Load MAREoS benchmark dataset

• datasets = load_MAREoS() loads simulated neuroimaging benchmark data.

• The dataset contains multiple scenarios (true vs eos effects; simple vs interaction; example 1/2).

# Load the MAREoS dataset (made for benchmarking harmonisation methods)
datasets = load_MAREoS()

# Define the different effects, effect types, and examples to iterate over
effects = ["true", "eos"]
effect_types = ["simple", "interaction"]
effect_examples = ["1", "2"]

random_state = 23

# Assign an empty list to each key in the results dictionary
unharmonized_results = []
neurocombat_results = []

# Define the harmonisation model to use (NeuroComBat in this case)
harm_model = NeuroComBat()

Experiments

• Iterates all combinations:

  • effect = true or eos

  • effect_type = simple or interaction

  • example = 1 or 2

• For each combination:

  • Choose classifier: logistic regression for simple; random forest for interaction.

  • Extract data: X, y, sites, folds.

  • Do leave-one-fold-out cross-validation:

    • train on folds != current fold

    • test on fold == current fold

  • Train baseline classifier on unharmonized training data and compute balanced accuracy on raw test.
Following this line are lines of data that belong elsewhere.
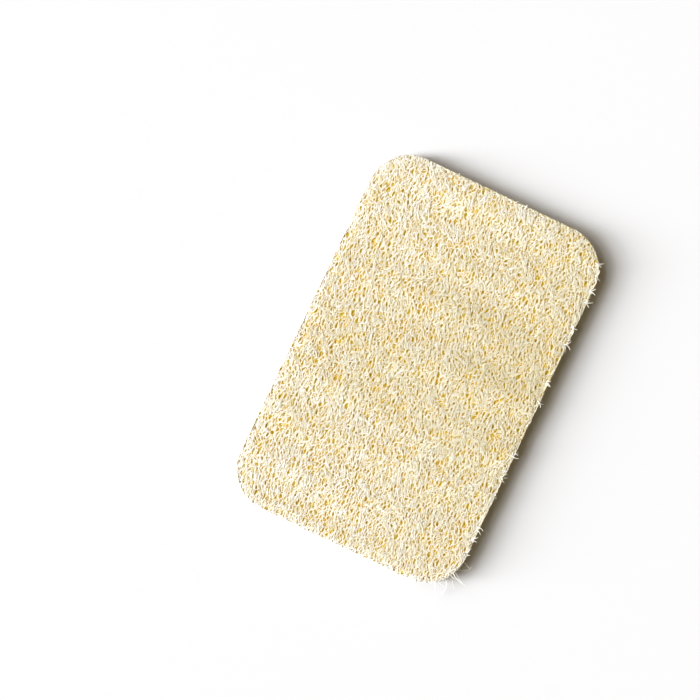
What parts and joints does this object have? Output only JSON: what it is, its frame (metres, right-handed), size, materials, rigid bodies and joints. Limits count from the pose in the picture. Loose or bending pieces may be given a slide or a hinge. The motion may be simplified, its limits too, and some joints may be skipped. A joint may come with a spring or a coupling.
{
  "type": "natural loofah sponge pad",
  "caption": "Flat natural loofah sponge pad: a pressed net of dried plant fibres, die-cut to a rounded rectangle, for scrubbing dishes or skin.",
  "frame": {"origin": "centre of the pad's footprint, on the surface it lies on", "axes": "+X along the pad's length and its main fibres, +Y across its width, +Z out of the outer face"},
  "size_m": [0.155, 0.1, 0.007],
  "materials": {
    "loofah_fibre": "matt dry cream plant fibre, golden in the holes of the net"
  },
  "bodies": {
    "root": {"loofah_pad": "loofah_fibre"}
  },
  "joints": []
}
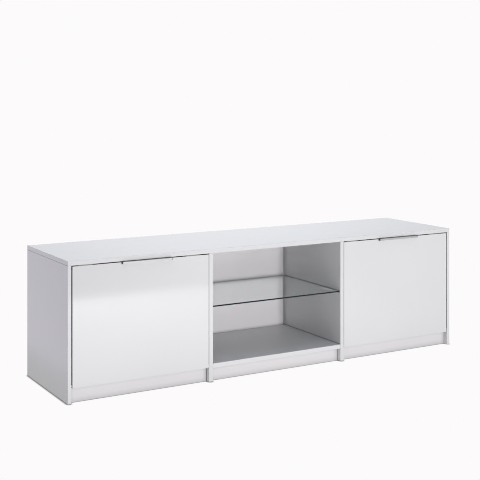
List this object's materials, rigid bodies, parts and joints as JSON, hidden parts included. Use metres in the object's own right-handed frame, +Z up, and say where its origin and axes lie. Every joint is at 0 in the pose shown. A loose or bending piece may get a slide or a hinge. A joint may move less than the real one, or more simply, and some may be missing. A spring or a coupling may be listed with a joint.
{
  "type": "tv bench with flap doors",
  "caption": "Low white gloss TV bench: closed bays with bottom-hinged flap doors at both ends, an open middle bay with a glass shelf, a recessed plinth and slim edge pulls.",
  "frame": {"origin": "on the floor, at the middle of the bench's outline with the door pulls included", "axes": "+Z up, +X to the right as seen from the front, -Y out of the front and the doors"},
  "size_m": [1.6, 0.409, 0.46],
  "materials": {
    "white_gloss_board": "gloss",
    "hardboard": "matte",
    "clear_glass": "polished",
    "satin_aluminium": "satin",
    "zinc_plated_steel": "satin",
    "cast_zinc": "satin",
    "white_nylon": "satin",
    "grey_nylon": "satin",
    "black_nylon": "satin",
    "black_rubber": "matte",
    "clear_sleeve": "satin",
    "beech": "matte",
    "magnet": "satin"
  },
  "bodies": {
    "carcass": {"cam_bolts": "zinc_plated_steel", "cam_locks": "cast_zinc", "catch_magnets": "magnet", "catch_screws": "zinc_plated_steel", "dowels": "beech", "glass_shelf": "clear_glass", "left_back_panel": "hardboard", "left_bottom_panel": "white_gloss_board", "left_magnetic_catches": "white_nylon", "left_partition": "white_gloss_board", "left_pivot_bushes": "white_nylon", "left_plinth": "white_gloss_board", "left_side_panel": "white_gloss_board", "left_stay_base": "zinc_plated_steel", "middle_back_panel": "white_gloss_board", "middle_bottom_panel": "white_gloss_board", "middle_plinth": "white_gloss_board", "plinth_bracket_screws": "zinc_plated_steel", "plinth_brackets": "white_nylon", "right_back_panel": "hardboard", "right_bottom_panel": "white_gloss_board", "right_magnetic_catches": "white_nylon", "right_partition": "white_gloss_board", "right_pivot_bushes": "white_nylon", "right_plinth": "white_gloss_board", "right_side_panel": "white_gloss_board", "right_stay_base": "zinc_plated_steel", "shelf_pin_sleeves": "clear_sleeve", "shelf_pins": "zinc_plated_steel", "stay_base_screws": "zinc_plated_steel", "top_panel": "white_gloss_board"},
    "left_door": {"left_door_panel": "white_gloss_board", "left_door_pull": "satin_aluminium", "left_pull_end_caps": "black_nylon", "left_door_screws": "zinc_plated_steel", "left_pivot_pins": "zinc_plated_steel", "left_stay_bracket": "zinc_plated_steel", "left_strike_plates": "zinc_plated_steel"},
    "left_stay_rod": {"left_stay_rod": "zinc_plated_steel", "left_stay_rod_stop": "black_rubber"},
    "left_stay_swivel": {"left_stay_housing": "grey_nylon", "left_stay_brake_screw": "grey_nylon"},
    "right_door": {"right_door_panel": "white_gloss_board", "right_door_pull": "satin_aluminium", "right_pull_end_caps": "black_nylon", "right_door_screws": "zinc_plated_steel", "right_pivot_pins": "zinc_plated_steel", "right_stay_bracket": "zinc_plated_steel", "right_strike_plates": "zinc_plated_steel"},
    "right_stay_rod": {"right_stay_rod": "zinc_plated_steel", "right_stay_rod_stop": "black_rubber"},
    "right_stay_swivel": {"right_stay_housing": "grey_nylon", "right_stay_brake_screw": "grey_nylon"}
  },
  "joints": [
    {"name": "left_door_flap", "type": "hinge", "parent": "carcass", "child": "left_door", "pos_m": [-0.5365, -0.188, 0.0575], "axis": [1, 0, 0], "range_deg": [0, 90]},
    {"name": "left_stay_rod_pivot", "type": "hinge", "parent": "left_door", "child": "left_stay_rod", "pos_m": [-0.7705, -0.1685, 0.20623], "axis": [1, 0, 0], "range_deg": [-45, 0]},
    {"name": "left_stay_swivel_pivot", "type": "hinge", "parent": "carcass", "child": "left_stay_swivel", "pos_m": [-0.7705, -0.08763, 0.16897], "axis": [1, 0, 0], "range_deg": [0, 45]},
    {"name": "right_door_flap", "type": "hinge", "parent": "carcass", "child": "right_door", "pos_m": [0.5365, -0.188, 0.0575], "axis": [1, 0, 0], "range_deg": [0, 90]},
    {"name": "right_stay_rod_pivot", "type": "hinge", "parent": "right_door", "child": "right_stay_rod", "pos_m": [0.7705, -0.1685, 0.20623], "axis": [1, 0, 0], "range_deg": [-45, 0]},
    {"name": "right_stay_swivel_pivot", "type": "hinge", "parent": "carcass", "child": "right_stay_swivel", "pos_m": [0.7705, -0.08763, 0.16897], "axis": [1, 0, 0], "range_deg": [0, 45]}
  ],
  "couplings": [
    {"joint": "left_stay_rod_pivot", "follows": "left_door_flap", "ratio": -0.5},
    {"joint": "left_stay_swivel_pivot", "follows": "left_door_flap", "ratio": 0.5},
    {"joint": "right_stay_rod_pivot", "follows": "right_door_flap", "ratio": -0.5},
    {"joint": "right_stay_swivel_pivot", "follows": "right_door_flap", "ratio": 0.5}
  ]
}
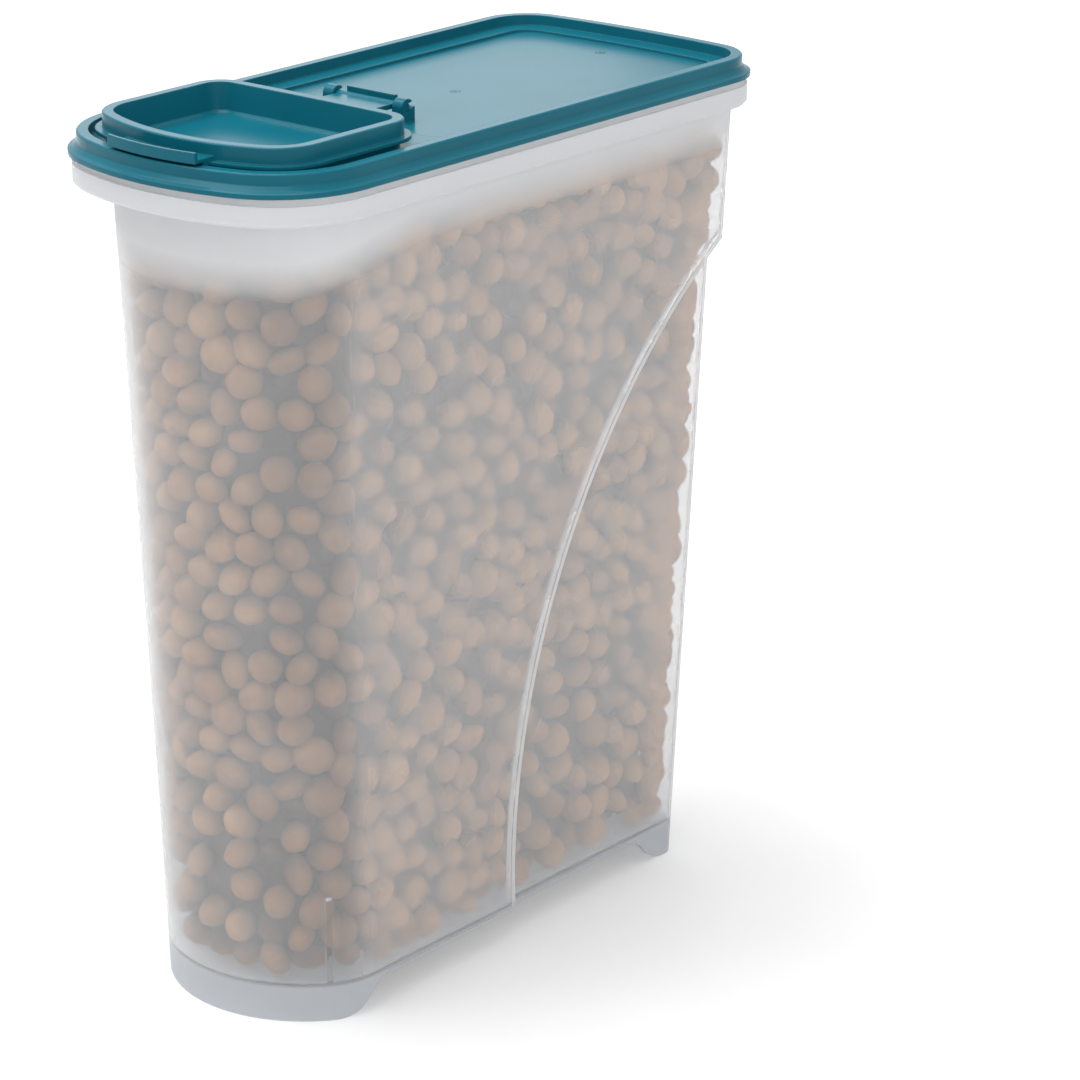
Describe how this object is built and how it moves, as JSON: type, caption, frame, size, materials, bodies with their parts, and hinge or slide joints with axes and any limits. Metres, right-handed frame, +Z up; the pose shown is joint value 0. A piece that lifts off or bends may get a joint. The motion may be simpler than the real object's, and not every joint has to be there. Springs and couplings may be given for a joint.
{
  "type": "pet food storage container",
  "caption": "Tall narrow frosted dry food keeper with a bowed pouring end, hand grip recess, press-on lid and hinged flap.",
  "frame": {"origin": "on the ground below the middle of the lid, which is the longest and widest piece", "axes": "+Z up, the pouring end faces -Y, the hand grip end faces +Y, +X across the width"},
  "size_m": [0.118, 0.252, 0.3061],
  "materials": {
    "frosted_tub": "natural polypropylene, milky and translucent, fine satin texture",
    "teal_lid": "teal moulded plastic, semi-gloss",
    "teal_flap": "teal moulded plastic, semi-gloss"
  },
  "bodies": {
    "tub_body": {"tub": "frosted_tub"},
    "lid_body": {"lid": "teal_lid"},
    "flap_body": {"pour_flap": "teal_flap"}
  },
  "joints": [
    {"name": "lid_lift", "type": "slide", "parent": "tub_body", "child": "lid_body", "axis": [0, 0, 1], "range_m": [0, 0.06]},
    {"name": "flap_hinge", "type": "hinge", "parent": "lid_body", "child": "flap_body", "pos_m": [0, -0.0215, 0.3003], "axis": [-1, 0, 0], "range_deg": [0, 175]}
  ]
}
  • Harmonize training with NeuroComBat.fit_transform(...), then train classifier, transform test, compute balanced accuracy.

• Collect results into two lists and then into DataFrames.

for effect in effects:
    for e_types in effect_types:
        if e_types == "interaction":
            clf = RandomForestClassifier(n_estimators=10, random_state=random_state)
        elif e_types == "simple":
            clf = LogisticRegression(random_state=random_state)
        for e_example in effect_examples:
            example = effect + "_" + e_types + e_example

            data = datasets[example]

            sites = data["sites"]
            X = data["X"]
            folds = data["folds"]
            folds = pd.Series(folds)
            sites = data["sites"]

            target = data["y"]

            covars = target.ravel().reshape(-1, 1)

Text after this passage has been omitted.